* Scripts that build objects
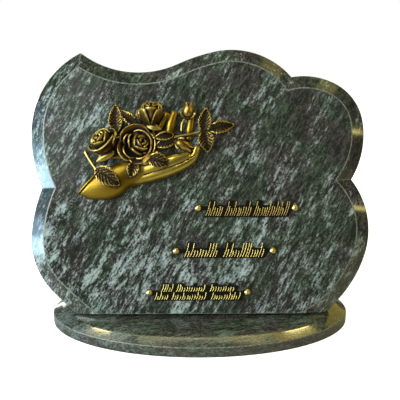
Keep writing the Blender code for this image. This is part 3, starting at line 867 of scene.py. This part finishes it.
# Rows (left and right end, foot line, height of a low and a tall stroke), groups of strokes as
# shares of a row, distance from stroke to stroke, how far they are rubbed to gold
stripRows = {
    "top": (
        ((6.5, 103.0, 114.6, 11.4, 17.0),),
        ((0.0, 0.2), (0.23, 0.55), (0.58, 1.0)),
        2.7,
        0.35,
    ),
    "middle": (((-18.5, 74.5, 66.6, 9.2, 16.0),), ((0.0, 0.42), (0.49, 1.0)), 3.2, 0.9),
    "bottom": (
        ((-53.5, 46.5, 17.0, 5.6, 8.4), (-45.5, 40.0, 26.4, 5.6, 8.4)),
        ((0.0, 0.16), (0.2, 0.6), (0.66, 1.0)),
        2.8,
        1.0,
    ),
}
stripLook = {
    "ground": (0.004, 0.003, 0.002),
    "gold": (0.56, 0.45, 0.14),
    "dull": (0.20, 0.12, 0.03),
}


def strokePlaces(rows, groups, pitch):
    draw = np.random.default_rng(strip["seed"]).random
    found = []
    for left, right, foot, low, tall in rows:
        for start, end in groups:
            first, length = left + (right - left) * start, (right - left) * (end - start)
            count = max(2, round(length / pitch))
            for i in range(count):
                isTall = i == 0 or draw() < strip["tallShare"]
                height = tall if isTall else low * (0.75 + 0.3 * draw())
                place = first + length / count * (i + 0.2 * draw())
                found.append((place, foot, height, 0.9 + 0.2 * draw()))
    return found


def addSocket(tree, name, kind, output=False):
    way = "OUTPUT" if output else "INPUT"
    return tree.interface.new_socket(name, in_out=way, socket_type=kind)


def openTree(name, **kinds):
    tree = bpy.data.node_groups.new(name, "GeometryNodeTree")
    addSocket(tree, "Geometry", "NodeSocketGeometry")
    for socketName, kind in kinds.items():
        addSocket(tree, socketName, kind)
    addSocket(tree, "Material", "NodeSocketMaterial")
    addSocket(tree, "Geometry", "NodeSocketGeometry", True)
    inputs = tree.nodes.new("NodeGroupInput").outputs
    return Wire(tree), {socket.name: Wire(tree, socket) for socket in inputs if socket.name}


def closeTree(wire, shape, given):
    sockets = {"Geometry": shape, "Material": given["Material"]}
    shape = wire.make("GeometryNodeSetMaterial", {}, sockets)
    output = wire.tree.nodes.new("NodeGroupOutput")
    wire.tree.links.new(shape.socket, output.inputs[0])
    return wire.tree


def strokeTree():
    kind = "NodeSocketFloat"
    wire, given = openTree("strokes", Width=kind, Rise=kind, Bow=kind, Slant=kind)

    def named(name):
        return wire.make("GeometryNodeInputNamedAttribute", {"data_type": "FLOAT"}, {"Name": name})

    def moved(shape, offset):
        return wire.make("GeometryNodeSetPosition", {}, {"Geometry": shape, "Offset": offset})

    def climbed():
        place = wire.make("GeometryNodeInputPosition")
        return wire.make("ShaderNodeSeparateXYZ", {}, {0: place}, 1)

    line = wire.make("GeometryNodeCurvePrimitiveLine", {}, {"Start": (0, 0, 0), "End": (0, 1, 0)})
    line = wire.make("GeometryNodeResampleCurve", {}, {"Curve": line, "Count": 15})
    ends = (wire.make("GeometryNodeSplineParameter") * 2 - 1).size()
    taper = wire.sum("POWER", 1 - wire.sum("POWER", ends, 7.0) * 0.93, 0.5)
    line = wire.make("GeometryNodeSetCurveRadius", {}, {"Curve": line, "Radius": taper})
    ring = wire.make("GeometryNodeCurvePrimitiveCircle", {}, {"Resolution": 8, "Radius": 0.5})
    bar = wire.make("GeometryNodeCurveToMesh", {}, {0: line, 1: ring, "Fill Caps": True})
    bow = wire.sum("SINE", climbed() * pi) * given["Bow"]
    bar = moved(bar, wire.make("ShaderNodeCombineXYZ", {}, {0: bow}))
    girth = named("girth") * given["Width"]
    scale = {0: girth, 1: named("height"), 2: given["Rise"] * 2}
    scale = wire.make("ShaderNodeCombineXYZ", {}, scale)
    sockets = {"Points": given["Geometry"], "Instance": bar, "Scale": scale}
    bars = wire.make("GeometryNodeInstanceOnPoints", {}, sockets)
    bars = wire.make("GeometryNodeRealizeInstances", {}, {"Geometry": bars})
    climb = (climbed() - named("foot")) * wire.sum("TANGENT", given["Slant"])
    bars = moved(bars, wire.make("ShaderNodeCombineXYZ", {}, {0: climb}))
    bars = wire.make("GeometryNodeSetShadeSmooth", {}, {0: bars})
    return closeTree(wire, bars, given)


# Runs a node group on an object and leaves a plain mesh
def grow(obj, tree, values):
    modifier = obj.modifiers.new("grow", "NODES")
    modifier.node_group = tree
    for item in tree.interface.items_tree:
        if item.in_out == "INPUT" and item.name in values:
            modifier[item.identifier] = values[item.name]
    return plainMesh(obj)


def makeStrokes(name, tree, material):
    rows, groups, pitch, _ = stripRows[name]
    places = strokePlaces(rows, groups, pitch)
    level = strip["plateTop"] - strip["sunk"]
    mesh = bpy.data.meshes.new("strokes_" + name)
    mesh.from_pydata([(x, y, level) for x, y, *_ in places], [], [])
    for column, attribute in ((1, "foot"), (2, "height"), (3, "girth")):
        saveAttribute(mesh, attribute, np.array([place[column] for place in places]))
    values = {socket: strip[socket.lower()] for socket in ("Width", "Rise", "Bow", "Slant")}
    values["Material"] = material
    return grow(newObject("strokes_" + name, mesh), tree, values)


def makePlate(node):
    bm = cadCopy(node)
    bmesh.ops.transform(bm, matrix=onTablet.inverted(), verts=bm.verts)
    cutAway(bm, (0, 0, strip["plateTop"] - 0.01), (0, 0, 1))
    bmesh.ops.dissolve_limit(bm, angle_limit=radians(1), verts=bm.verts, edges=bm.edges)
    return roundArrises(fromBmesh("plate", bm), strip["arris"], 2, radians(40))


def makeStrip(name, tree, material):
    plate, strokes = makePlate("inscription_strip_" + name), makeStrokes(name, tree, material)
    bm = bmesh.new()
    for part in (plate, strokes):
        bm.from_mesh(part.data)
        bpy.data.objects.remove(part)
    for layer in bm.verts.layers.float.values():
        bm.verts.layers.float.remove(layer)
    obj = fromBmesh("bronze_strip_" + name, bm)
    saveAttribute(obj.data, "rubbed", np.full(len(obj.data.vertices), stripRows[name][3]))
    obj.data.transform(onTablet)
    obj.data.shade_smooth()
    dress(obj, (material,), "strip_bronze", "inscription_strip_" + name)
    return obj


def stripBronze():
    look = stripLook
    material, wire, place = startMaterial("strip_bronze_dark_and_gold")
    face = (onTablet @ Vector((0, 0, strip["plateTop"]))).dot(outward) / mm
    mottle = place.noise(2.0, 3.0) - 0.5
    lift = (place.dot(outward) - face + mottle * 0.3).ease(0.15, 0.6)
    gold = wire.attribute("rubbed").blend(look["dull"], look["gold"])
    colour = lift.blend(look["ground"], gold)
    roughness = 0.5 - lift * 0.14 + mottle * 0.1
    values = {"Base Color": colour, "Roughness": roughness, "Metallic": lift}
    values["Specular IOR Level"] = 0.12
    return finish(material, values)


def makeStrips():
    tree, material = strokeTree(), stripBronze()
    for name in stripRows:
        print("strip", name + ":", len(makeStrip(name, tree, material).data.polygons), "faces")


makeStrips()


# Screws: six domed heads, each on its lug

screw = {
    "radius": 3.9,
    "height": 2.8,
    "edge": 0.5,
    "seat": 2.2,
    "sides": 40,
    "steps": 12,
    "colour": (0.88, 0.74, 0.38),
    "shaded": (0.62, 0.47, 0.15),
}
screwPlaces = {
    "top": ((-2.4, 123.8), (111.6, 123.8)),
    "middle": ((-28.4, 73.6), (85.2, 73.6)),
    "bottom": ((-59.8, 25.1), (55.0, 25.1)),
}


def domeProfile():
    radius, edge, steps = screw["radius"], screw["edge"], screw["steps"]
    dome = screw["height"] - edge
    sphere = (radius**2 + dome**2) / (2 * dome)
    opening = asin(radius / sphere)
    levels = [(radius - 0.1, 0.0), (radius, 0.12), (radius, edge - 0.1)]
    for i in range(steps):
        angle = opening * (1 - (i + 0.3) / steps)
        levels.append((sphere * sin(angle), edge + sphere * (cos(angle) - cos(opening))))
    return levels


def screwTree():
    wire, given = openTree("screws", Head="NodeSocketObject")
    head = wire.make("GeometryNodeObjectInfo", {}, {"Object": given["Head"]}, 4)
    sockets = {"Points": given["Geometry"], "Instance": head}
    heads = wire.make("GeometryNodeInstanceOnPoints", {}, sockets)
    heads = wire.make("GeometryNodeRealizeInstances", {}, {"Geometry": heads})
    return closeTree(wire, heads, given)


def screwBrass():
    material, wire, place = startMaterial("screw_brass_polished")
    mottle = place.noise(2.5, 2.0)
    colour = mottle.ease(0.35, 0.7).blend(screw["shaded"], screw["colour"])
    roughness = 0.28 + mottle * 0.1
    return finish(material, {"Base Color": colour, "Roughness": roughness, "Metallic": 1.0})


def makeScrews():
    bm = bmesh.new()
    turns = [2 * pi * i / screw["sides"] for i in range(screw["sides"])]
    loft(bm, [[Vector((r * cos(a), r * sin(a), h)) for a in turns] for r, h in domeProfile()])
    head = fromBmesh("head", bm)
    head.data.shade_smooth()
    mesh = bpy.data.meshes.new("screws")
    places = [(x, y, screw["seat"]) for pair in screwPlaces.values() for x, y in pair]
    mesh.from_pydata(places, [], [])
    material = screwBrass()
    obj = grow(newObject("brass_screws", mesh), screwTree(), {"Head": head, "Material": material})
    bpy.data.objects.remove(head)
    obj.data.transform(onTablet)
    nodes = ["screw_" + row + "_" + side for row in screwPlaces for side in ("left", "right")]
    dress(obj, (material,), "screw_brass", *nodes)
    return obj


print("screws:", len(makeScrews().data.polygons), "faces")


# Room: a pale floor, soft lamps and the camera at the photograph's angle

room = {
    "floorHalf": 30.0,
    "floorColour": (0.46, 0.46, 0.42),
    "floorSeenColour": (0.86, 0.86, 0.86),
    "floorGlow": 0.04,
    "floorSeenGlow": 0.92,
    "worldColour": (0.12, 0.12, 0.11),
    "worldSeen": (1.0, 1.0, 1.0),
}
# name: place, aim, width, height, power, colour
lamps = {
    "key": ((-1.45, -1.3, 1.0), (0, 0, 0.15), 0.9, 0.9, 35.5, (0.99, 1.0, 0.95)),
    "top": ((-0.6, -1.15, 1.75), (0, 0, 0.15), 0.3, 0.3, 7, (1.0, 1.0, 0.90)),
    "haze": ((-0.85, -1.75, 1.3), (-0.1, 0, 0.2), 0.9, 0.8, 1.3, (0.88, 1.0, 0.94)),
    "window": ((-1.5, -0.5, 0.5), (-0.18, 0, 0.16), 1.1, 1.0, 3.4, (0.32, 0.68, 1.0)),
    "sill": ((-1.25, -0.50, 0.13), (-0.18, 0, 0.14), 0.9, 0.26, 8.4, (0.56, 0.83, 1.0)),
    "pane": ((-1.25, -0.50, 0.34), (-0.18, 0, 0.20), 0.9, 0.17, 1.8, (0.48, 0.78, 1.0)),
    "fill": ((1.5, -1.2, 0.9), (0, 0, 0.15), 0.7, 0.7, 4.6, (1.0, 0.72, 0.08)),
    "sky": ((-0.12, 0.36, 1.5), (-0.12, -0.06, 0), 0.7, 0.4, 1.9, (1.0, 0.97, 0.52)),
    "leftSky": ((-0.75, 0.40, 1.4), (-0.5, 0, 0), 0.5, 0.5, 1.2, (0.86, 1.0, 0.88)),
    "warmSky": ((0.38, 0.36, 1.5), (0.38, -0.06, 0), 0.3, 0.4, 0.9, (1.0, 0.88, 0.32)),
    "rightSky": ((0.78, 0.40, 1.4), (0.5, 0, 0), 0.5, 0.5, 1.4, (1.0, 0.76, 0.12)),
    "rightWall": ((1.1, 1.0, 0.80), (0.1, 0, 0.1), 1.0, 0.9, 2.6, (1.0, 0.76, 0.08)),
    "back": ((-0.7, 2.2, 0.46), (0, 0, 0.15), 1.2, 0.8, 15, (1.0, 0.98, 0.94)),
    "crown": ((0.75, -0.05, 1.45), (0.1, 0.05, 0.3), 0.40, 0.36, 0.40, (1.0, 0.82, 0.16)),
    "leftGlint": ((-0.74, 0.46, 1.32), (-0.1, -0.08, 0), 0.08, 0.20, 1.8, (1.0, 0.86, 0.40)),
    "rightGlint": ((0.75, 0.46, 1.32), (0.1, -0.08, 0), 0.09, 0.26, 2.2, (1.0, 0.82, 0.32)),
    "sideGlint": ((1.38, -0.40, 0.57), (0.17, 0, 0.2), 0.07, 0.07, 0.14, (1.0, 0.80, 0.26)),
}
lens = {
    "place": (-0.00806, -0.75155, 0.36192),
    "down": radians(15.78),
    "towardsRight": radians(0.61),
    "focal": 59.42,
    "sensor": 36.0,
}


def makeFloor():
    half = room["floorHalf"]
    mesh = bpy.data.meshes.new("floor")
    corners = [(-half, -half, 0), (half, -half, 0), (half, half, 0), (-half, half, 0)]
    mesh.from_pydata(corners, [], [(0, 1, 2, 3)])
    floor = newObject("floor", mesh)
    floor.location.z = -0.2 * mm
    material, wire, _ = startMaterial("floor_paint")
    seen = wire.make("ShaderNodeLightPath")  # 1 where the camera sees the floor itself
    glow = (seen * (room["floorSeenGlow"] - room["floorGlow"]) + room["floorGlow"]).grey()
    colour = seen.blend(room["floorColour"], room["floorSeenColour"])
    values = {"Base Color": colour, "Roughness": 0.9}
    values |= {"Emission Color": glow, "Emission Strength": 1.0}
    mesh.materials.append(finish(material, values))


def makeWorld():
    world = bpy.data.worlds.new("studio")
    bpy.context.scene.world = world
    world.use_nodes = True
    wire = Wire(world.node_tree)
    seen = wire.make("ShaderNodeLightPath")
    background = world.node_tree.nodes["Background"]
    wire.plug(background.inputs[0], seen.blend(room["worldColour"], room["worldSeen"]))


def makeLamp(name, place, aim, width, height, power, colour):
    lamp = bpy.data.lights.new(name, "AREA")
    lamp.shape = "RECTANGLE"
    lamp.size, lamp.size_y = width, height
    lamp.energy = power
    lamp.color = colour
    obj = newObject(name, lamp)
    obj.location = place
    obj.rotation_euler = (Vector(aim) - Vector(place)).to_track_quat("-Z", "Y").to_euler()


def makeCamera():
    data = bpy.data.cameras.new("camera")
    data.lens = lens["focal"]
    data.sensor_width = lens["sensor"]
    data.clip_start = 0.01
    camera = newObject("camera", data)
    camera.location = lens["place"]
    camera.rotation_euler = (pi / 2 - lens["down"], 0, -lens["towardsRight"])
    bpy.context.scene.camera = camera


makeFloor()
makeWorld()
for name, values in lamps.items():
    makeLamp(name, *values)
makeCamera()
bpy.context.scene.view_settings.view_transform = "Standard"
print("room: floor, world,", len(lamps), "lamps and camera")
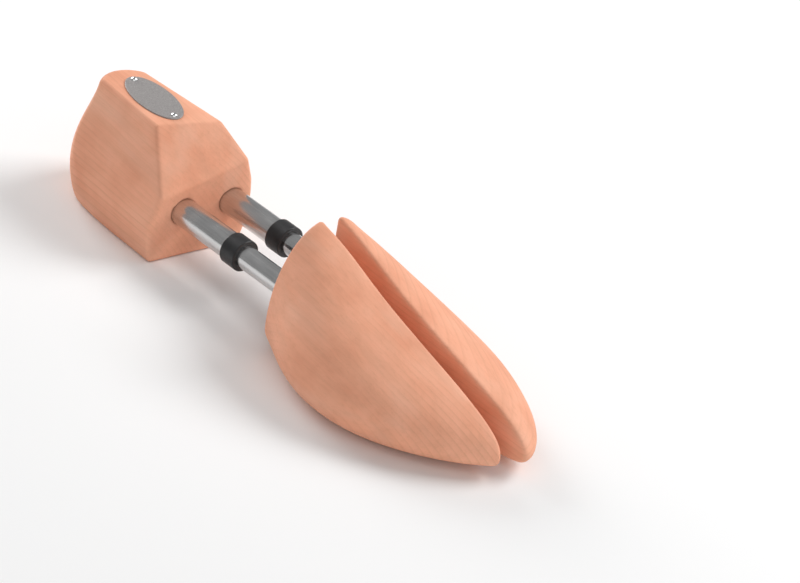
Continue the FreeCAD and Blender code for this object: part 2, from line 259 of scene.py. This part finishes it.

* Exercise instructions
Please print the lines from the start of the records up to and including the line with "Wire(tree, socket) for", copying each one exactly and leaving out the rest.

* Exercise output
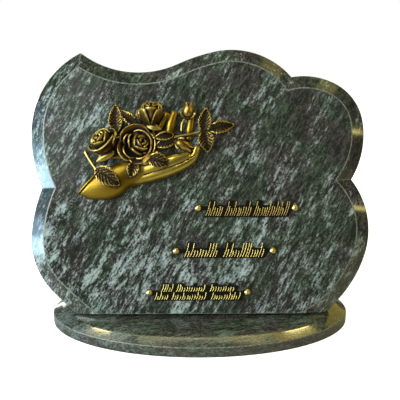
Keep writing the Blender code for this image. This is part 3, starting at line 867 of scene.py. This part finishes it.
# Rows (left and right end, foot line, height of a low and a tall stroke), groups of strokes as
# shares of a row, distance from stroke to stroke, how far they are rubbed to gold
stripRows = {
    "top": (
        ((6.5, 103.0, 114.6, 11.4, 17.0),),
        ((0.0, 0.2), (0.23, 0.55), (0.58, 1.0)),
        2.7,
        0.35,
    ),
    "middle": (((-18.5, 74.5, 66.6, 9.2, 16.0),), ((0.0, 0.42), (0.49, 1.0)), 3.2, 0.9),
    "bottom": (
        ((-53.5, 46.5, 17.0, 5.6, 8.4), (-45.5, 40.0, 26.4, 5.6, 8.4)),
        ((0.0, 0.16), (0.2, 0.6), (0.66, 1.0)),
        2.8,
        1.0,
    ),
}
stripLook = {
    "ground": (0.004, 0.003, 0.002),
    "gold": (0.56, 0.45, 0.14),
    "dull": (0.20, 0.12, 0.03),
}


def strokePlaces(rows, groups, pitch):
    draw = np.random.default_rng(strip["seed"]).random
    found = []
    for left, right, foot, low, tall in rows:
        for start, end in groups:
            first, length = left + (right - left) * start, (right - left) * (end - start)
            count = max(2, round(length / pitch))
            for i in range(count):
                isTall = i == 0 or draw() < strip["tallShare"]
                height = tall if isTall else low * (0.75 + 0.3 * draw())
                place = first + length / count * (i + 0.2 * draw())
                found.append((place, foot, height, 0.9 + 0.2 * draw()))
    return found


def addSocket(tree, name, kind, output=False):
    way = "OUTPUT" if output else "INPUT"
    return tree.interface.new_socket(name, in_out=way, socket_type=kind)


def openTree(name, **kinds):
    tree = bpy.data.node_groups.new(name, "GeometryNodeTree")
    addSocket(tree, "Geometry", "NodeSocketGeometry")
    for socketName, kind in kinds.items():
        addSocket(tree, socketName, kind)
    addSocket(tree, "Material", "NodeSocketMaterial")
    addSocket(tree, "Geometry", "NodeSocketGeometry", True)
    inputs = tree.nodes.new("NodeGroupInput").outputs
    return Wire(tree), {socket.name: Wire(tree, socket) for socket in inputs if socket.name}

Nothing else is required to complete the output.